I finished The Shack on the way home...quietly sobbing on the airplane...and underlining about every other sentence! Thankfully, I had the row to myself. If you haven't read this...or haven't known whether it is worth the hype, I would encourage you not to wait another day. Go buy it and read it. You'll be glad you did.

11 comments:

chris said...

Is it good theology in your opinion? A review by Tim Challies says no.

Brandon Scott said...

Sorry, Chris...I deleted the other comments since they were repeats.

I wonder is Tim Challies has ever been through anything that challenged his faith to the core. After reading up on him and some of his reviews on other things, it doesn't surprise me that he would say it's bad theology. There are some things in it that I might question too...but I'm not really much for throwing the baby out with the bath water. I think it's one of the most spiritually encouraging books I've ever read.

Maybe you should judge for yourself?

Arlene Kasselman said...

Oh Brandon, I am so glad that the book was so powerful for you. My husband David took it with him on a silent retreat this past weekend and he brought it back with more dog eared pages and marks in it than I could have imagined.

What a powerful read. The nuggets of truth and compelling self analysis that it demands from the reader are incredible.

As to those who are struggling with the theology I would say this. Great truth is embedded throughout the book and it will make the reader look at the trinity, the intense love of God, freedom and emotion in ways they have not done before. But it is fiction.

One of my favorite parts is on page 197 and it is the section that read, "paradigms power perceptions....." Wow.

Katherine said...

I am so glad it was a blessing for you-it is definitely a transforming book-I can imagine it would be even more transformative for someone really struggling with the pain in the world, the "Why?" questions, and who have not truly embraced the love and incredible relationship God that He invites us into. It was definitely a beautiful portrayal of that. I, too, had a hard time expressing what it meant to me. It will be different for each reader for wherever they are, but definitely is a book I highly recommend.

Thanks for your insight! Blessings~

Pegc said...

Why do we think a Christian fiction has to cover every aspect of God? There is no book in the world, including the Bible, that can adequately "cover" God. I have never read the Bible, that I didn't find a new nugget of "theology" in each read.

I gleaned so much from the book about my personal relationship with God and my thinking of him. So, I thought it was very insightful and an interesting read. I'm glad you enjoyed it as well.

Since my husband and I read it aloud on a trip, it was hard to read the end when I could barely see through my tears and was so choked at times, my husband couldn't hear or understand what I was reading. I would have to re-read parts so he could understand.
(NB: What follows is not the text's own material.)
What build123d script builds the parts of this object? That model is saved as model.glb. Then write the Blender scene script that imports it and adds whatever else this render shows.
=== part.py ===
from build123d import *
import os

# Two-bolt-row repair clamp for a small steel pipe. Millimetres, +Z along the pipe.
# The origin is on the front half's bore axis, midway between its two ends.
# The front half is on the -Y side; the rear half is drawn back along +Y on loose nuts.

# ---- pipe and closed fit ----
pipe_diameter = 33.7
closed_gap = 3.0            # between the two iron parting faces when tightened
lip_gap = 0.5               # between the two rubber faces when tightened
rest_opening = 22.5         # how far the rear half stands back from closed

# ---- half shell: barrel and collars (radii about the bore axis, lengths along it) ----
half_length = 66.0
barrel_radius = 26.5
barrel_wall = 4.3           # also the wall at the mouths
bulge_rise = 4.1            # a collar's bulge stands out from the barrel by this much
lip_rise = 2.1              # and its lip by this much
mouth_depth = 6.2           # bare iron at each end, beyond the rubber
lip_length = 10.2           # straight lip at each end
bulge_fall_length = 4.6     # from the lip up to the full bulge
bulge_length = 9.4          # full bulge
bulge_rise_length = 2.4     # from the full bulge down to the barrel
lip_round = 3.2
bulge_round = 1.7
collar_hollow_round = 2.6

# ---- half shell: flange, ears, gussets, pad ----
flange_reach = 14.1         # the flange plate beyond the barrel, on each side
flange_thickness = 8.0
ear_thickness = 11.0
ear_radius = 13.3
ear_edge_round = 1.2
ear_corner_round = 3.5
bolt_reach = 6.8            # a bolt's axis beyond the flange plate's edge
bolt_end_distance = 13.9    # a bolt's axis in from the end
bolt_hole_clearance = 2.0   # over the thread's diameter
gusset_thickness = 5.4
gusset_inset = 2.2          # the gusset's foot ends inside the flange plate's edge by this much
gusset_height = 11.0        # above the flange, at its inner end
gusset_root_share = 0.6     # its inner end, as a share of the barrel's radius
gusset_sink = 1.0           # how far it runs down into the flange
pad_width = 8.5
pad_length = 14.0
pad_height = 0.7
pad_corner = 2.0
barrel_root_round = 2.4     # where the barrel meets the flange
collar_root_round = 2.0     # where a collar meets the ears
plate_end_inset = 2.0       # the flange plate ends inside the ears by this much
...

He ended up crying as well.

It had a strange twist for us to read it together and discuss it. I recommended my children to read it aloud with their spouses.
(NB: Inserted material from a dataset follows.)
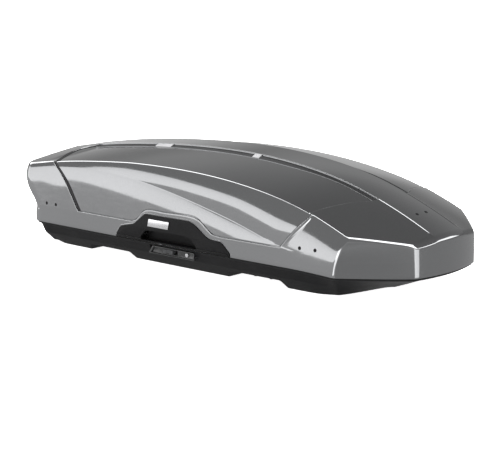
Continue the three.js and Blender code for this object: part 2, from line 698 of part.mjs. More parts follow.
function addClamps() {
  for (const end of ["rear", "front"])
    for (const [side, sign] of [["right", -1], ["left", 1]]) {
      const at = [CLAMP_XS[end], sign * CLAMP_Y, CLAMP_FLOOR[end]];
      const tag = `${end}_${side}`;
      add(`clamp_rail_${tag}`, clampRail(...at), "alu");
      add(`clamp_housing_${tag}`, clampHousing(...at), "black");
      add(`clamp_knob_${tag}`, clampKnob(...at), "grey");
      add(`clamp_claw_${tag}_a`, clampClaw(...at, 1), "trim");
      add(`clamp_claw_${tag}_b`, clampClaw(...at, -1), "trim");
    }
}

function addInnerParts() {
  add("lid_brace_rear", lidBrace(-350), "black");
  add("lid_brace_front", lidBrace(300), "black");
  add("nose_seal", noseSeal(), "rubber");
  add("load_strap", loadStrap(-70), "web");
  add("strap_buckle", strapBuckle(-70), "black");
}

add("lid_shell", cut(lidShell(), handleHole(), flipY(handleHole())), "lid");
const tray = baseShell();
add("tray_rear", trayLength(tray, -1100, TRAY_JOINTS[0] - 0.15), "black");
add("tray_middle", trayLength(tray, TRAY_JOINTS[0] + 0.15, TRAY_JOINTS[1] - 0.15), "black");
add("tray_front", trayLength(tray, TRAY_JOINTS[1] + 0.15, 1100), "black");
addSideParts();
addLifters();
addClamps();
addInnerParts();

export default group;
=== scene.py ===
import json
import math

import bmesh
import bpy
import numpy as np
from mathutils import Matrix, Vector

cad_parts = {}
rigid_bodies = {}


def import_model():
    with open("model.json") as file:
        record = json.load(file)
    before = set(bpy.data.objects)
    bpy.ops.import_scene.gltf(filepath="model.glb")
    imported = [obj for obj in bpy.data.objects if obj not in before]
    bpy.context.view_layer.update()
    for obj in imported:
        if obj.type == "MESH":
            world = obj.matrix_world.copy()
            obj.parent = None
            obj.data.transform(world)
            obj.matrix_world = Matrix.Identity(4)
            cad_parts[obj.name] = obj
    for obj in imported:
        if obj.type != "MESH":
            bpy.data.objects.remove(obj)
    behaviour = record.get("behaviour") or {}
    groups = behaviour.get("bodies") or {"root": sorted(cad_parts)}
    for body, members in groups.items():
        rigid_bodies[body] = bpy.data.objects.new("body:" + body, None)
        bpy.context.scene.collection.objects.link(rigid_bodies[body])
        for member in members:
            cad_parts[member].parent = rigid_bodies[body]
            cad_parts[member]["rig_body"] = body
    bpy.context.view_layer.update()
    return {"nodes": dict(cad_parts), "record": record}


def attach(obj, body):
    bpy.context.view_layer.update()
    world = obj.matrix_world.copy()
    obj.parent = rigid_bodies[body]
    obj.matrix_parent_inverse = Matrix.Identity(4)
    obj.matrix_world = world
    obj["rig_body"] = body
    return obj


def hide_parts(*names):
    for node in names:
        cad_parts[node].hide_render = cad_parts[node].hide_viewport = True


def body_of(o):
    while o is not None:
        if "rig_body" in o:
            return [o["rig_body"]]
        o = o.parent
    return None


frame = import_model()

MM = 0.001
SLOT_OF = {row["node"]: row["material_slot"] for row in frame["record"]["subparts"]}

# ---- Driving dimensions of the lid and tray, in millimetres ---------------
NOSE_X = 1033
NOSE_CORNER = (1004, 200)
SIDE_CORNER = {"lip": 777, "top": 811}
REAR_RADIUS = 70
SPINE_HALF = 94
GROOVE_OUT = 122
SPINE_STEP = 9
SKIRT_Z = 177
STRIP_W = 22
STRIP_BLEND_END = 0.8 * STRIP_W
STRIP_BLEND_WIDTH = 0.6 * STRIP_W
PANEL_DEPTH = 3
HANDLE_Y = 440
HANDLE_OUTLINE = [
    (-389, 103), (-389, 116), (-363, 150), (-282, 168), (-218, 219), (34, 220),
    (70, 208), (141, 163), (170, 158), (214, 157), (262, 115), (262, 103),
]


# ---- Small maths -----------------------------------------------------------
def smooth(t):
    t = np.clip(t, 0, 1)
    return t * t * (3 - 2 * t)


def lerp(a, b, t):
    return a + (b - a) * t


def spline(points):
    """A natural cubic through the points, straight beyond its ends."""
    xs, ys = np.array(points, float).T
    n, h = len(xs), np.diff(xs)
    d = np.diff(ys) / h
    rows, rhs = np.eye(n), np.zeros(n)
    for i in range(1, n - 1):
        rows[i, i - 1 : i + 2] = h[i - 1], 2 * (h[i - 1] + h[i]), h[i]
        rhs[i] = 6 * (d[i] - d[i - 1])
    m = np.linalg.solve(rows, rhs)
    start = d[0] - h[0] * (2 * m[0] + m[1]) / 6
    end = d[-1] + h[-1] * (m[-2] + 2 * m[-1]) / 6

    def value(x):
        x = np.asarray(x, float)
        t = np.clip(x, xs[0], xs[-1])
        k = np.clip(np.searchsorted(xs, t) - 1, 0, n - 2)
        a, b, w = xs[k + 1] - t, t - xs[k], h[k]
        cubic = (m[k] * a**3 + m[k + 1] * b**3) / (6 * w)
        cubic += (ys[k] / w - m[k] * w / 6) * a + (ys[k + 1] / w - m[k + 1] * w / 6) * b
        return cubic + np.minimum(x - xs[0], 0) * start + np.maximum(x - xs[-1], 0) * end

    return value


def curve(points):
    """A Hermite curve through the points with averaged slopes, straight beyond its ends."""
    xs, ys = np.array(points, float).T
    d = np.diff(ys) / np.diff(xs)
    m = np.concatenate([[d[0]], (d[:-1] + d[1:]) / 2, [d[-1]]])

    def value(x):
        x = np.asarray(x, float)
        s = np.clip(x, xs[0], xs[-1])
        k = np.clip(np.searchsorted(xs, s) - 1, 0, len(xs) - 2)
        h = xs[k + 1] - xs[k]
        t = (s - xs[k]) / h
        low = (1 + 2 * t) * (1 - t) ** 2 * ys[k] + t * (1 - t) ** 2 * h * m[k]
        high = t * t * (3 - 2 * t) * ys[k + 1] + t * t * (t - 1) * h * m[k + 1]
        return low + high + np.minimum(x - xs[0], 0) * m[0] + np.maximum(x - xs[-1], 0) * m[-1]

    return value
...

Theology is so over rated, in my opinion, especially when we are talking about fiction!

Glad you enjoyed the book. And you are right, it is hard to explain its impact to someone else.

Anonymous said...

I have 30 years worth of trading relationship with the church for relationship with God, largely because "church" is tangible. I'm guilty of deifying pastors and "church workers", putting expectations on them which they could never meet and then throwing my disappointment at God.

I can't speak to the Theology of this work, but I can say that it is the first time I have felt an invitation to relationship that makes sense to me. It feels tangible for the first time. It affirms that I don't have to go through the church to find God, and that he is working through all of space and time to get my attention.
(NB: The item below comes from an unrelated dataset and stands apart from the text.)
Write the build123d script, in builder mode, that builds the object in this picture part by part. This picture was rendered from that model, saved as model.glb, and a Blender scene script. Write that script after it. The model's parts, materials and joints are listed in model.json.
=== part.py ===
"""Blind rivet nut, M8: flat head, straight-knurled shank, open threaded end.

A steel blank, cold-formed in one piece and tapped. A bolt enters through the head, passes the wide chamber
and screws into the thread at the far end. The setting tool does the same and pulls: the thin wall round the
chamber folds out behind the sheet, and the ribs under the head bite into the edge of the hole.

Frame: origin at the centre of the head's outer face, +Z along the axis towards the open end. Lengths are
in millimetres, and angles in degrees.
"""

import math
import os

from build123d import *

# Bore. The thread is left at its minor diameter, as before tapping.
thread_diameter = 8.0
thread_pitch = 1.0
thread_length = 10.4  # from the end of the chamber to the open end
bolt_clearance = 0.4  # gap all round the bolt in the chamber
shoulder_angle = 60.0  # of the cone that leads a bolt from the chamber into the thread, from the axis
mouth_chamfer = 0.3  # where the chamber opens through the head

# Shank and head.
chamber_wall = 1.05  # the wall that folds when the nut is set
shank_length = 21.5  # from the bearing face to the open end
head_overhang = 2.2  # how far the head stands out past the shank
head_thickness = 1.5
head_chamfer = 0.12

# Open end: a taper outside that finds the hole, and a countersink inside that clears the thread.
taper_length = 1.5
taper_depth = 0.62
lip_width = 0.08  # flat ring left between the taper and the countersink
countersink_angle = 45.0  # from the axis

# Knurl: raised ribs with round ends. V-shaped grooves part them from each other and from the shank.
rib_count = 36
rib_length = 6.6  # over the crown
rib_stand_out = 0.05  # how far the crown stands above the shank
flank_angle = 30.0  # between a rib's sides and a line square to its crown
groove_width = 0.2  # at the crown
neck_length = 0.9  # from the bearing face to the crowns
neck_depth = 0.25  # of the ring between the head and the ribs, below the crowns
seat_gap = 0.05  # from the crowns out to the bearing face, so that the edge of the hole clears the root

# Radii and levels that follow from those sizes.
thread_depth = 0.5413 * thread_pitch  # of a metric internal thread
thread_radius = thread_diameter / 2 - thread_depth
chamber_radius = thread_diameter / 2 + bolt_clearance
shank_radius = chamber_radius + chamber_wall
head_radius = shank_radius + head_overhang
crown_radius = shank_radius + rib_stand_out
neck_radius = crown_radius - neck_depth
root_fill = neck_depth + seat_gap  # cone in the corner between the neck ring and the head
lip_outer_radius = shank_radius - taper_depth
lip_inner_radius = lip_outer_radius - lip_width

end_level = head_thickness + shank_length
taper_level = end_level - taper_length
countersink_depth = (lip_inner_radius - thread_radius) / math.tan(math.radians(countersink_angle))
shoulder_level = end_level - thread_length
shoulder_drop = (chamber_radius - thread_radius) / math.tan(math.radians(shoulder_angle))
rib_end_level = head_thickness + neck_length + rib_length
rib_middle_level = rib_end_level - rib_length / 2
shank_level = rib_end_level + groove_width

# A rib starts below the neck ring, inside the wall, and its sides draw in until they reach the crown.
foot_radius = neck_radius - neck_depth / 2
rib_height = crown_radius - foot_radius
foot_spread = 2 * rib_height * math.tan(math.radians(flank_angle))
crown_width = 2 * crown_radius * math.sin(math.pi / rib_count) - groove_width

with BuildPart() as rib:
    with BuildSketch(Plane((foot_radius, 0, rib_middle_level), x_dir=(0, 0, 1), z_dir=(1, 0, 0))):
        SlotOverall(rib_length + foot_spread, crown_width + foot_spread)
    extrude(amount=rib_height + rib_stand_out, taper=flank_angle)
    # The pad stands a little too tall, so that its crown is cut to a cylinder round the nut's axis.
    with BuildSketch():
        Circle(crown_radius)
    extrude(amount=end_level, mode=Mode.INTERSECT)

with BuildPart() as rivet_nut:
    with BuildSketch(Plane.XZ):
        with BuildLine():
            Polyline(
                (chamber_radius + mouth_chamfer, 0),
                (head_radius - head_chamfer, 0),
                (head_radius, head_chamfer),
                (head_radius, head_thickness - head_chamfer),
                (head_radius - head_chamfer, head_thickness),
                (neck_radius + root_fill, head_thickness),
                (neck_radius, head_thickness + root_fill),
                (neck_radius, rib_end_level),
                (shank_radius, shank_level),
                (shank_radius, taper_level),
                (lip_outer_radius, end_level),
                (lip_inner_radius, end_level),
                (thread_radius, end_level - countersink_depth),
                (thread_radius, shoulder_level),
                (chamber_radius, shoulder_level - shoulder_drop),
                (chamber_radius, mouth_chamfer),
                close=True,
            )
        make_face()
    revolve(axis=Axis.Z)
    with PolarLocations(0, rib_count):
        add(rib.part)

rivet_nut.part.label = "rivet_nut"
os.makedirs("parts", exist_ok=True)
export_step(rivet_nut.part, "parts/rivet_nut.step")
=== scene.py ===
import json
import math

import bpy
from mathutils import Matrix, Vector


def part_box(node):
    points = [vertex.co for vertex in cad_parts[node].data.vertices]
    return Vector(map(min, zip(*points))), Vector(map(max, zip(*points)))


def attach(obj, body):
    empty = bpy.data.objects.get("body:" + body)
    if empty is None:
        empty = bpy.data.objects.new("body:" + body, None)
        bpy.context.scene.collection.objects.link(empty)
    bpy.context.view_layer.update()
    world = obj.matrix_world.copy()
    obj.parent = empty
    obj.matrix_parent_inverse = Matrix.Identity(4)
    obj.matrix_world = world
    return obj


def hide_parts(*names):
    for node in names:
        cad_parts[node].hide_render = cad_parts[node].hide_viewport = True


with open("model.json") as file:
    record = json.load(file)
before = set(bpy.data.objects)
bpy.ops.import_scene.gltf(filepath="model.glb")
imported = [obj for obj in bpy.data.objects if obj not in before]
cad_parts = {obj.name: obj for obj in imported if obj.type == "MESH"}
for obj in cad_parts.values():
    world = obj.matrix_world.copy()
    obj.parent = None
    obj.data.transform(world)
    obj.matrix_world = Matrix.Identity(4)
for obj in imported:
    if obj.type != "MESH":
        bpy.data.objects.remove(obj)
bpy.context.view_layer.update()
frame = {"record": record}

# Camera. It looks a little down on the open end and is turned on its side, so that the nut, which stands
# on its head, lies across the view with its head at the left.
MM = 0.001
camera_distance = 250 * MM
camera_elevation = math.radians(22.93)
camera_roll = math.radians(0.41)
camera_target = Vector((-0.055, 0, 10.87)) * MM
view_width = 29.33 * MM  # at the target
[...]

I'll read it again. I'll continue to point friends to it and believe, maybe for the first time, that God is willing to work through an imperfect vessel for His perfect results.

P Duncan

Wendy said...

God does not fit into the traditional box we try to squeeze Him into. What a powerful and life changing read. Thanks so much for the recommendation. I'm telling everyone I know to read it!

MichaelPolutta said...

So I'm guessing that you now understand why I wanted to read it again "just for the comfort of it."

I'm glad that you were blessed by the book too.

Michael

Suzie said...

I've only read two chapters and I am fascinated. I can't wait to finish it.

Stephen Bailey said...

Wow, P. Duncan, powerful comment. I just finished the book last night. Like you BST, the begining was difficult for me and I had several moments where I had to stop reading and regroup. The judgement scene really struck a chord with me too.

I'm trying to embrace the love and relationship God invites us into, but still have plenty of why questions. But, we live in the old shack world, not the paradise world. Check out Ecclesiastes 3. Without God it is all meaningless, but even with God, in this world there is a time for everything. Thank goodness a new one will be revealed someday.

sls_ said...

Wm. Paul Young, the author of “The Shack,” has either experienced grievous suffering or has truly listened—with his heart—to those who have.

I read The Shack twice; first in stops and starts over three weeks, it was so poignant and raw, an emotional rollercoaster for me. Each reading during this three week period, regardless of how brief, left me shaking with tears of laughter or grief.
The second reading I did in two sittings; prepared as I was with a wonderful meal of “Kori bananje” and Chai Tea with soy, along with an array of international music playing in the background. (I even dug out my Christmas recipes and make a batch of Pizelles for my late night reading). I experienced the same intensity of emotions as I had in the first reading but with an ease of mind and peace in my soul. This book is a pearl and like the pearl it must have been created “…by pain and suffering …” Thank you for lighting a dark and winding path to healing, reconciliation, and relationships.